I don’t know my own father. I have never actually known him. Growing up, he was just there among us. After high school, I wanted nothing more than to run far away from what we all grew up in, and I did for the most part. I don’t yet know how much I regret that. But nobody really knows what it was like growing up in our house. Nobody understands what we all tried to escape. My entire family has been on and off antidepressants for years with mental illness to one degree or another. I know that when my dad dies, I will do my best to remember the few good memories, almost all of which originated in elementary school and ended by middle school. I will offer a side to his story that his own siblings know little of. It’s not all bad, it’s just very complicated.
But as his health deteriorates, the chances that anything will be resolved between us become remote. In fact, there is no chance at all. I put twelve years of distance between us when I moved to North Carolina in 2005. Several years later early signs of dementia began to creep in. Twelve years later, there is no longer any way to resolve the problems we all faced growing up. Even if he could understand, I’m not yet able to put into words what I need to say to him because I don’t yet know what it is I want to say. I forgave him some time ago for an incident of physical abuse, though after it occurred we never spoke of it again. I know I was not innocent in provoking it either. I blame the overwhelming circumstances we were all living in at the time that contributed to it, like a powder keg, and which ultimately led to permanent estrangement that persists to this day.
After he is gone I will need to come to terms with the overwhelming guilt and regret that has plagued me for years. I went a long time trying to figure out why things were the way they were. Why could I never develop a relationship with my own father, no matter how hard I tried or wanted it? What went wrong and when? What stood in the way? Was it me or him or both of us? Fortunately I have some answers to those questions now, but they came too late. The damage was long done. I don’t blame him anymore, and I try not to blame myself either. But the problem is that I see him in myself all the time. In everything I do, even down to the identical sounding way I laugh around other people. I see him in my actions and I see him in my failures, as I relive some of the same difficulties he faced. And as much as I wish I could shed his influence, I know I cannot do this.
Some of the good memories I have are from when I was younger. He taught me things and fostered interests in things that I still have interest in to this day. Because of autism no social/emotional relationship ever really developed between us. I myself am unable to relate to people in this way, so I do not blame him for that at all. But this is a recent realization. For most of our lives, we grew up with no understanding at all of why he was the way he was. We saw a socially and emotionally distant father, sometimes may as well have been absent. There was a wall between us and none of us knew why. And ongoing marital conflict complicated everything further. I had both parents vying for my support, to back their side of the story over the other. Two parents who wished to pit us against the other. I didn’t know which side I was supposed to be on, but I turned on him anyway. That was an impossible situation to be forced into and I don’t know that any other kid would know how to deal with it any better. I’ll never let go of the regret I still live with for that even if I know it wasn’t my fault.
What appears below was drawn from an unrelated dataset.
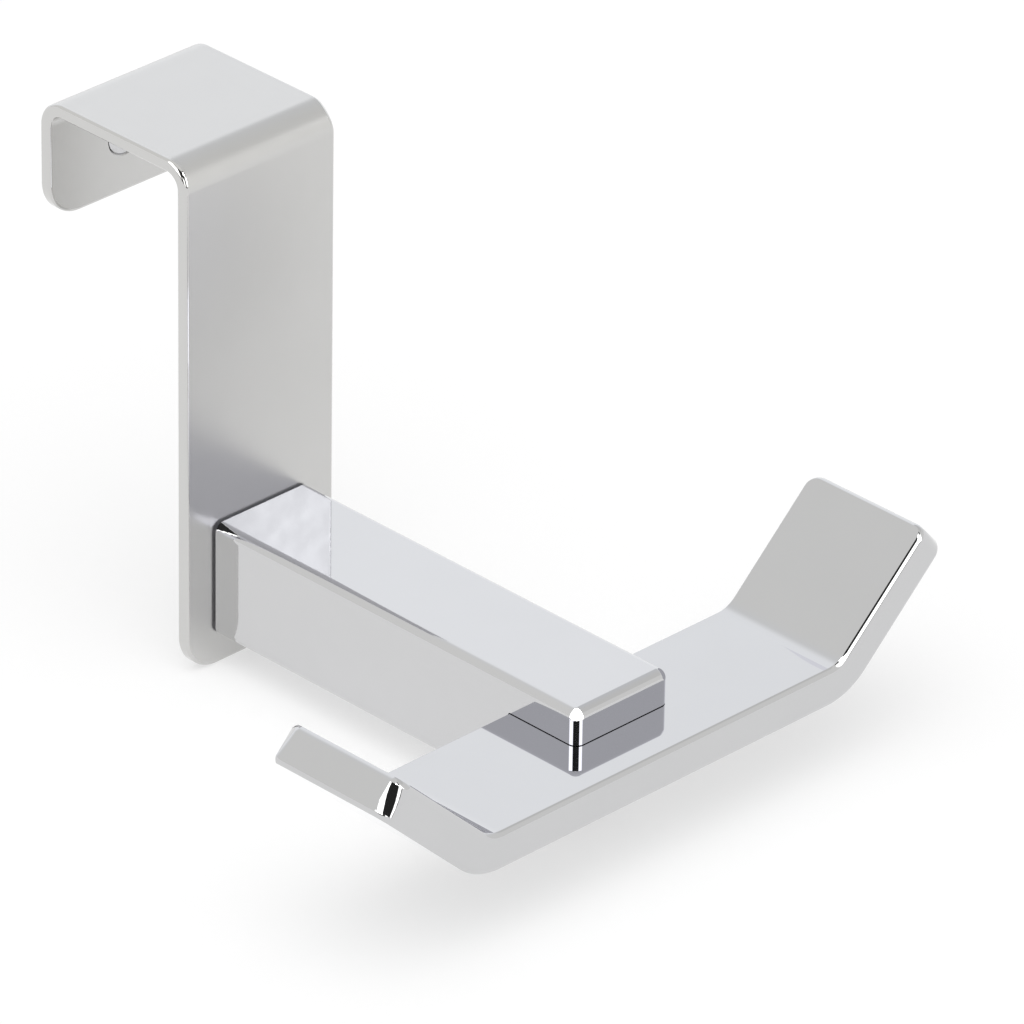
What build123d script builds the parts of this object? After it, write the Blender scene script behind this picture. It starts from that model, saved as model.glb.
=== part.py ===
from build123d import *
import math
import os

# Wardrobe hook. Millimetres.
# Origin at the centre of the bridge's underside, where the hook sits on the door top.
# +Z up, -Y out of the door's front towards the room, +Y towards the return lip.

# Folded strap
STRAP_WIDTH = 25.0
STRAP_THICKNESS = 1.8
DOOR_GAP = 23.0
LEG_HEIGHT = 69.7
LIP_HEIGHT = 15.1
BEND_INNER_RADIUS = 2.0
STRAP_CORNER_RADIUS = 5.0
STRAP_EDGE_ROUND = 0.3

# Arm
ARM_WIDTH = 16.0
ARM_HEIGHT = 16.0
ARM_LENGTH = 64.1
FOOT_BELOW_ARM = 4.3
ARM_EDGE_ROUND = 1.3

# Hook plate: a flat bar with both ends bent up
PLATE_DEPTH = 19.8
PLATE_THICKNESS = 5.3
PLATE_FLAT_WIDTH = 59.6
PLATE_DROP = 4.8
PLATE_OVERHANG = 7.9
PLATE_BEND_RADIUS = 4.5
TAB_LENGTH = 20.2
TAB_ANGLE = 43.0
TAB_CORNER_RADIUS = 2.0
PLATE_EDGE_ROUND = 1.0
SLOT_CLEARANCE = 0.05

# Clamping grub screw in the lip
CLAMP_SCREW_DIAMETER = 5.0
CLAMP_SCREW_LENGTH = 5.0
CLAMP_SCREW_DROP = 7.3
CLAMP_HEX_ACROSS = 2.5
CLAMP_HEX_DEPTH = 2.0
CLAMP_POINT_CHAMFER = 0.15
CLAMP_HOLE_CHAMFER = 0.2

# Countersunk screws through the leg into the arm
ARM_SCREW_COUNT = 2
ARM_SCREW_PITCH = 8.0
ARM_SCREW_DIAMETER = 3.0
ARM_SCREW_HEAD = 5.6
ARM_SCREW_LENGTH = 12.0
ARM_HEX_ACROSS = 2.0
ARM_HEX_DEPTH = 0.9

# Countersunk screw through the arm's lower jaw and the plate
PLATE_SCREW_DIAMETER = 4.0
PLATE_SCREW_HEAD = 7.5
PLATE_SCREW_LENGTH = 14.0
PLATE_HEX_ACROSS = 2.5
PLATE_HEX_DEPTH = 1.4

# Shared screw fits
HEAD_RIM = 0.2
HEAD_RECESS = 0.05
SCREW_CLEARANCE = 0.05
HOLE_RUNOUT = 1.5

LEG_BACK = -DOOR_GAP / 2
LEG_FRONT = LEG_BACK - STRAP_THICKNESS
LIP_FACE = DOOR_GAP / 2
LIP_BACK = LIP_FACE + STRAP_THICKNESS
ARM_BOTTOM = -LEG_HEIGHT + FOOT_BELOW_ARM
ARM_TOP = ARM_BOTTOM + ARM_HEIGHT
ARM_MIDDLE = (ARM_TOP + ARM_BOTTOM) / 2
ARM_END = LEG_FRONT - ARM_LENGTH
PLATE_TOP = ARM_TOP - PLATE_DROP
PLATE_BOTTOM = PLATE_TOP - PLATE_THICKNESS
PLATE_FRONT = ARM_END - PLATE_OVERHANG
PLATE_REAR = PLATE_FRONT + PLATE_DEPTH
PLATE_SCREW_Y = (ARM_END + PLATE_REAR) / 2


def along(point, direction, shape):
    """Moves a shape built along +Z so that it starts at the point and runs that way."""
    side = (0, 0, 1) if abs(direction[2]) < 0.5 else (1, 0, 0)
    return Plane(origin=point, x_dir=side, z_dir=direction) * shape


def hex_recess(across, depth):
    """A hexagon socket that opens at the start of a screw's head."""
    flat = RegularPolygon(across / 2, 6, major_radius=False)
    return extrude(flat, depth)


def countersunk_profile(shaft, head, length):
    """Half outline of a flat-headed screw, from its axis outwards."""
    cone_end = HEAD_RIM + (head - shaft) / 2
    return Polyline(
        (0, 0),
        (head / 2, 0),
        (head / 2, HEAD_RIM),
        (shaft / 2, cone_end),
        (shaft / 2, length - shaft / 10),
        (shaft / 2 - shaft / 10, length),
        (0, length),
        close=True,
    )


def countersunk_screw(shaft, head, length, across, depth):
    """A countersunk screw whose head starts at the origin and whose shaft runs along +Z."""
    outline = make_face(Plane.XZ * countersunk_profile(shaft, head, length))
    return revolve(outline, Axis.Z) - hex_recess(across, depth)


def countersunk_hole(shaft, head, length):
    """The hole for a countersunk screw, a clearance wider and its head a little sunk."""
    bore = shaft / 2 + SCREW_CLEARANCE
    rim = head / 2 + SCREW_CLEARANCE
    cone_start = HEAD_RECESS + HEAD_RIM
    cone_end = cone_start + rim - bore
    outline = Polyline(
        (0, -HOLE_RUNOUT),
        (rim, -HOLE_RUNOUT),
        (rim, cone_start),
        (bore, cone_end),
        (bore, length),
        (0, length),
        close=True,
    )
    return revolve(make_face(Plane.XZ * outline), Axis.Z)


def arm_screw_points():
    """Centres of the leg's screw heads, on the leg's back face."""
    first = ARM_MIDDLE + ARM_SCREW_PITCH * (ARM_SCREW_COUNT - 1) / 2
    return [(0, LEG_BACK, first - ARM_SCREW_PITCH * i) for i in range(ARM_SCREW_COUNT)]


def arm_screw_hole():
    """The hole for one arm screw, through the leg and on into the arm."""
    depth = ARM_SCREW_LENGTH + HOLE_RUNOUT
    return countersunk_hole(ARM_SCREW_DIAMETER, ARM_SCREW_HEAD, depth)


def plate_screw_hole():
    """The hole for the plate screw, up through jaw and plate into the upper jaw."""
    depth = PLATE_SCREW_LENGTH + HEAD_RECESS + SCREW_CLEARANCE
    hole = countersunk_hole(PLATE_SCREW_DIAMETER, PLATE_SCREW_HEAD, depth)
    return along((0, PLATE_SCREW_Y, ARM_BOTTOM), (0, 0, 1), hole)


def strap_outline():
    """Side view of the folded strip, in the YZ plane."""
    outline = Polyline(
        (LEG_FRONT, -LEG_HEIGHT),
        (LEG_FRONT, STRAP_THICKNESS),
        (LIP_BACK, STRAP_THICKNESS),
        (LIP_BACK, -LIP_HEIGHT),
        (LIP_FACE, -LIP_HEIGHT),
        (LIP_FACE, 0),
        (LEG_BACK, 0),
        (LEG_BACK, -LEG_HEIGHT),
        close=True,
    )
    return make_face(Plane.YZ * outline)


def fold_edges(solid, height):
    """The strip's two fold edges at one height, which run across its width."""
    level = solid.edges().filter_by(Axis.X)
    return level.filter_by_position(Axis.Z, height - 0.01, height + 0.01)


def strap_blank():
    """The folded strip with its bends and its rounded end corners, before any hole."""
    blank = extrude(strap_outline(), STRAP_WIDTH / 2, both=True)
    inner = fold_edges(blank, 0)
    blank = fillet(inner, BEND_INNER_RADIUS)
    outer = fold_edges(blank, STRAP_THICKNESS)
    blank = fillet(outer, BEND_INNER_RADIUS + STRAP_THICKNESS)
    uprights = blank.edges().filter_by(Axis.Y)
    ends = [-LEG_HEIGHT, -LIP_HEIGHT]
    corners = [e for e in uprights if any(abs(e.center().Z - z) < 0.01 for z in ends)]
    return fillet(corners, STRAP_CORNER_RADIUS)


def rim_edges(solid):
    """The edges along both sides of the strip and round its ends, not across its folds."""
    return [e for e in solid.edges() if e.geom_type != GeomType.LINE or keeps_rim(e)]


def keeps_rim(edge):
    """Whether a straight edge lies along the strip's rim."""
    box = edge.bounding_box()
    on_side = min(abs(box.min.X), abs(box.max.X)) > STRAP_WIDTH / 2 - 0.01
    across = box.size.X > 0.01
    at_end = any(abs(box.min.Z + h) < 0.01 for h in (LEG_HEIGHT, LIP_HEIGHT))
    return (on_side and not box_is_thin(box)) or (across and at_end)


def box_is_thin(box):
    """Whether an edge only crosses the strip's thickness."""
    return box.size.Y < STRAP_THICKNESS + 0.01 and box.size.Z < 0.01


def make_door_strap():
    """The folded strap with its screw holes."""
    strap = strap_blank()
    strap = fillet(rim_edges(strap), STRAP_EDGE_ROUND)
    for point in arm_screw_points():
        strap -= along(point, (0, -1, 0), arm_screw_hole())
    radius = CLAMP_SCREW_DIAMETER / 2 + SCREW_CLEARANCE
    reach = STRAP_THICKNESS + HOLE_RUNOUT
    drill = Cylinder(radius, reach, align=(Align.CENTER, Align.CENTER, Align.MIN))
    strap -= along((0, LIP_FACE - SCREW_CLEARANCE, -CLAMP_SCREW_DROP), (0, 1, 0), drill)
    mouth = radius + CLAMP_HOLE_CHAMFER
    lead = Cone(mouth, radius, CLAMP_HOLE_CHAMFER, align=(Align.CENTER, Align.CENTER, Align.MIN))
    return strap - along((0, LIP_FACE, -CLAMP_SCREW_DROP), (0, 1, 0), lead)


def make_clamp_screw():
    """The grub screw, its flat point flush with the lip's inner face."""
    radius = CLAMP_SCREW_DIAMETER / 2
    body = Cylinder(radius, CLAMP_SCREW_LENGTH, align=(Align.CENTER, Align.CENTER, Align.MIN))
    body = chamfer(body.edges().filter_by(GeomType.CIRCLE), CLAMP_POINT_CHAMFER)
    body -= hex_recess(CLAMP_HEX_ACROSS, CLAMP_HEX_DEPTH)
    tail = (0, LIP_FACE + CLAMP_SCREW_LENGTH, -CLAMP_SCREW_DROP)
    return along(tail, (0, -1, 0), body)


def make_arm():
    """The bar with its rounded edges, the plate's slot and the screw holes."""
    centre = (0, LEG_FRONT - ARM_LENGTH / 2, ARM_MIDDLE)
    bar = Pos(*centre) * Box(ARM_WIDTH, ARM_LENGTH, ARM_HEIGHT)
    root = bar.faces().sort_by(Axis.Y)[-1]
    rounded = [e for e in bar.edges() if e not in root.edges()]
    bar = fillet(rounded, ARM_EDGE_ROUND)
    depth = PLATE_REAR + SLOT_CLEARANCE - ARM_END
    height = PLATE_THICKNESS + 2 * SLOT_CLEARANCE
    slot = Box(ARM_WIDTH + 2, depth + 2, height)
    middle = PLATE_REAR + SLOT_CLEARANCE - (depth + 2) / 2
    bar -= Pos(0, middle, (PLATE_TOP + PLATE_BOTTOM) / 2) * slot
    for point in arm_screw_points():
        bar -= along(point, (0, -1, 0), arm_screw_hole())
    return bar - plate_screw_hole()


def tab_run():
    """How far a tab reaches sideways and upwards from its fold line, on its inner face."""
    angle = math.radians(TAB_ANGLE)
    return TAB_LENGTH * math.cos(angle), TAB_LENGTH * math.sin(angle)


def plate_outline():
    """Front view of the bent bar, in the XZ plane."""
    angle = math.radians(TAB_ANGLE)
    run, rise = tab_run()
    fold = PLATE_FLAT_WIDTH / 2
    under = fold + PLATE_THICKNESS * math.tan(angle / 2)
    tip = (fold + run, PLATE_TOP + rise)
    heel = (tip[0] + PLATE_THICKNESS * math.sin(angle), tip[1] - PLATE_THICKNESS * math.cos(angle))
    right = [(fold, PLATE_TOP), tip, heel, (under, PLATE_BOTTOM)]
    left = [(-x, z) for x, z in reversed(right)]
    return make_face(Plane.XZ * Polyline(*right, *left, close=True))


def bend_edges(solid, height):
    """The two bend edges at one height of the bent bar, which run along its depth."""
    level = solid.edges().filter_by(Axis.Y)
    return level.filter_by_position(Axis.Z, height - 0.01, height + 0.01)


def make_hook_plate():
    """The bent bar with rounded tab corners, rounded edges and its screw hole."""
    outline = Pos(0, PLATE_REAR, 0) * plate_outline()
    plate = extrude(outline, PLATE_DEPTH, dir=(0, -1, 0))
    plate = fillet(bend_edges(plate, PLATE_TOP), PLATE_BEND_RADIUS)
    plate = fillet(bend_edges(plate, PLATE_BOTTOM), PLATE_BEND_RADIUS + PLATE_THICKNESS)
    tips = [f for f in plate.faces() if abs(f.center().X) > PLATE_FLAT_WIDTH / 2 + tab_run()[0]]
    corners = [e for f in tips for e in f.edges() if abs(e.tangent_at(0.5).Y) < 0.01]
    plate = fillet(corners, TAB_CORNER_RADIUS)
    sides = [f for f in plate.faces() if abs(f.normal_at().Y) > 0.99]
    rims = [e for f in sides for e in f.edges()]
    plate = fillet(rims, PLATE_EDGE_ROUND)
    return plate - plate_screw_hole()


def make_arm_screws():
    """The screws through the leg, their heads just under its back face."""
    screws = {}
    for number, point in enumerate(arm_screw_points(), 1):
        screw = countersunk_screw(
            ARM_SCREW_DIAMETER, ARM_SCREW_HEAD, ARM_SCREW_LENGTH, ARM_HEX_ACROSS, ARM_HEX_DEPTH
        )
        seat = (point[0], point[1] - HEAD_RECESS, point[2])
        screws[f"arm_screw_{number}"] = along(seat, (0, -1, 0), screw)
    return screws


def make_plate_screw():
    """The screw that holds the plate in the arm's slot, its head in the lower jaw."""
    screw = countersunk_screw(
        PLATE_SCREW_DIAMETER, PLATE_SCREW_HEAD, PLATE_SCREW_LENGTH, PLATE_HEX_ACROSS, PLATE_HEX_DEPTH
    )
    return along((0, PLATE_SCREW_Y, ARM_BOTTOM + HEAD_RECESS), (0, 0, 1), screw)


def build_nodes():
    """Every piece of the hook, by name."""
    nodes = {
        "door_strap": make_door_strap(),
        "clamp_screw": make_clamp_screw(),
        "arm": make_arm(),
        "hook_plate": make_hook_plate(),
        "plate_screw": make_plate_screw(),
    }
    nodes.update(make_arm_screws())
    return nodes


os.makedirs("parts", exist_ok=True)
for name, solid in build_nodes().items():
    export_step(solid, f"parts/{name}.step")
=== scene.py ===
"""Wardrobe hook: a door-top coat hook of polished chrome, dressed for a plain studio view."""
import logging
import math
from collections.abc import Callable
from dataclasses import dataclass, field
from enum import Enum
from functools import partial

import bpy
from bpy.types import ID, Material, Node, NodeSocket, Object
from mathutils import Matrix, Vector


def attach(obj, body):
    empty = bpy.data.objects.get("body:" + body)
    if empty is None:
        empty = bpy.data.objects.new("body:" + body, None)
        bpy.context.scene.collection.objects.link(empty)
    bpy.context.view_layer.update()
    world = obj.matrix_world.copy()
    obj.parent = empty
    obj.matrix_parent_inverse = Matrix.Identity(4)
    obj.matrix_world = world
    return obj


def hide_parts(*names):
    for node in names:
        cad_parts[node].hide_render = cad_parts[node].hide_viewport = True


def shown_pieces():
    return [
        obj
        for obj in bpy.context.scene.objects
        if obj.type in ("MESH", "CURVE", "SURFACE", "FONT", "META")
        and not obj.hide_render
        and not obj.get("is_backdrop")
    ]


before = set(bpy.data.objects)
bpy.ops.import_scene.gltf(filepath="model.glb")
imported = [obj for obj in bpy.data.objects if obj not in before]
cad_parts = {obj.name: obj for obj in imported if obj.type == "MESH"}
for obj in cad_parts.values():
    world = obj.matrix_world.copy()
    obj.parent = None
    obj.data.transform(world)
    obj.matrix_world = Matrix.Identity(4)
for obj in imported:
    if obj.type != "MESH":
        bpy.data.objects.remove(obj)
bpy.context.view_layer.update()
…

After I went away to college for the first time, my dad did try to reach out to me via letter. I never responded to him. Of course I saw him in person after that, but I never responded because I didn’t know how to. And I will also never stop regretting that. Time and distance, perhaps a lot of it, were required for me to come to an understanding of what I couldn’t do at the time, because my focus was solely on escaping my childhood, my high school years. It is now too late for us to come to terms with any of it. And I will not try because it is far too difficult even now. I don’t know my dad and I never really will. I have never had a relationship with him and won’t ever now. He regrets this and I know it. He lives with far more regret than even I do. Even given his increasingly limited cognition he recalled an incident from Christmas many years ago involving my brother that I have no recollection of myself, but which he brought up in conversation to express his regret anyway. He very likely lives with much more weighing on his mind than anyone is aware. And because of his inability to communicate normally with any of us, will go to his grave never having resolved any of it. For that I can do nothing but say that I forgive everything and I’m sorry our lives worked out the way they did.